In the wake of the George Floyd murder, much has been said and written about how policing and public safety require major overhauls in the United States. The same applies to how the New York state government regulates environmental toxins. Human health and the environment are being poisoned with the support of the state environmental conservation (DEC) and health (DOH) departments.

A major aspect of the problem is that the governor appoints top staff of both agencies. These regulators are thus dependent on keeping the governor happy because he can fire them too. They either read the governor’s mind or somehow figure out what he wants. The governor has said NYS is open for business. Commissioners can take a hint.

Locally we have three powerful corporations that are public health menaces. Waste Connections owns the Dunn dump in Rensselaer, located right next to a school. Lafarge owns a cement factory in Ravena, right next to two schools. Norlite owns a hazardous waste incinerator in the city of Cohoes.

Lafarge now burns coal and desires to add tires to the fuel mix in its cement kiln. Burning tires will reduce costs and increase profits. Lafarge has a history of toxic air pollution, particularly mercury. DEC has green-lighted the tire burning by not requiring preparation of an environmental impact statement.

Norlite, a subsidiary of a larger corporation, has burned hazardous wastes for decades despite many malfunctions, permit violations, and promises to do better. Norlite burned the highly toxic PFAS/AFFF in 2018-2019 without notifying the city government. DEC may have been aware of it. DEC’s permitting Norlite to burn millions of pounds of chemicals, many of them known to be hazardous, and many whose toxicity is unknown, is a giant uncontrolled experiment that puts thousands of people in Cohoes and Troy at risk.

DEC granted Dunn (Waste Connections) permits in 2012 to operate a large landfill right next to a large school. Many think doing so is insane. Rensselaer and East Greenbush residents are getting sick. DEC is working closely with dump operators to try to lessen the health and environmental impact so the dump can remain open for many more years. DEC should have never allowed the dump to be permitted, admit it made an error, and revoke the permits now.

The state health department is mostly absent from these major public health controversies. State health officials display no sense of urgency about the health of Rensselaer, East Greenbush, Cohoes, Troy, Ravena, or Coeymans residents, including children.

A 1998 DOH research study found that women living near solid waste landfills where gas escapes had a four-fold increased chance of leukemia or bladder cancer. The health department’s center for environmental health director will not answer written questions from me about how DOH and DEC work together or provide any links to medical and/or scientific information about the health threat the Dunn dump poses Health professionals are supposed to first do no harm. Health regulators should be held to the same standard.
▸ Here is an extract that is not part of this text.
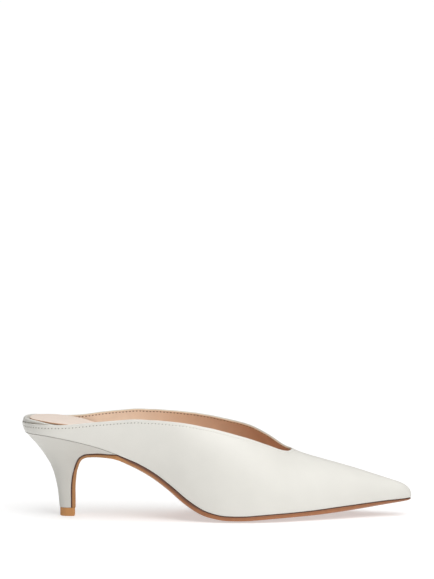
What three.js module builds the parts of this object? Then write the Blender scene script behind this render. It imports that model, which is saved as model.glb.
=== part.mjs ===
// A pointed mule on a slim stiletto heel: a right shoe, in millimetres, +X to the toe, +Y to the inner
// side of the foot and +Z up. The shoe stands on its top piece and on the tread of its outsole.
// Every piece is worked out from the sizes below and from tables of shares of those sizes.
import * as THREE from "three";
import { mergeVertices } from "three/addons/utils/BufferGeometryUtils.js";

// Overall sizes of the last
const LENGTH = 260; // back of the band to the tip of the toe
const BALL_WIDTH = 77; // across the feather line at the ball
const SEAT_WIDTH = 51; // across the feather line at the heel seat
const SEAT_HEIGHT = 57.6; // floor to the seam under the band, at the back
const TOE_SPRING = 7.6; // rise of the feather line from the tread to the tip
const VAMP_RISE = 37.8; // feather line to the ridge of the vamp, at the throat
const THROAT = 180.5; // back of the band to the point of the throat
const TREAD_BACK = 137; // the tread lies flat on the floor from here
const TREAD_FRONT = 150; // to here
const TIP_SWING = 2.4; // the tip lies this far to the inner side
const BACK_SET = 1.7; // the seam lies this far inside the back of the band
const SEAT_ROUND = 24; // length of the rounded end of the seat
const TOE_ROUND = 6.5; // length of the rounded end of the toe, in plan
const TOE_CAP = 9; // tip to where the ridge starts to fall away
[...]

DEC commissioners have not answered written questions about the Dunn dump I sent last fall. Both agencies have secretive decision making processes that are not accountable to anyone.

We need a much better regulatory system than we now have. Having commissioners be appointed for five-year terms whom the governor can not fire would be a possible solution. Having a panel of commissioners for each agency who meet regularly and vote in public on policy decisions, such as the state Public Service Commission does, might be worth considering. Electing a statewide public (or public health) advocate such New York City voters do, might help. Having the voters in each county elect a public advocate would help protect us. Having an inspector general for each state agency might improve regulatory transparency and oversight. Requiring the state health department create and maintain websites on environmental health issues when requested to do so would be helpful.

The state legislature needs to step in, investigate, hold hearings, and enact effective reforms. The legislature could deny to the governor the power to appoint DEC and DOH commissioners, and have a Board of Regents selected by the legislature, select the commissioners, similar to the way the Board of Regents selects the state education department commissioner.

Two things are certain: the current regulatory system does not protect the public health or environment, and the public is at great risk. DEC and DOH commissioners will never admit they are pawns of the governor; nor will they acknowledge that major environmental health decisions are, contrary to what they say, not based on science, but are political decisions protective of large corporations.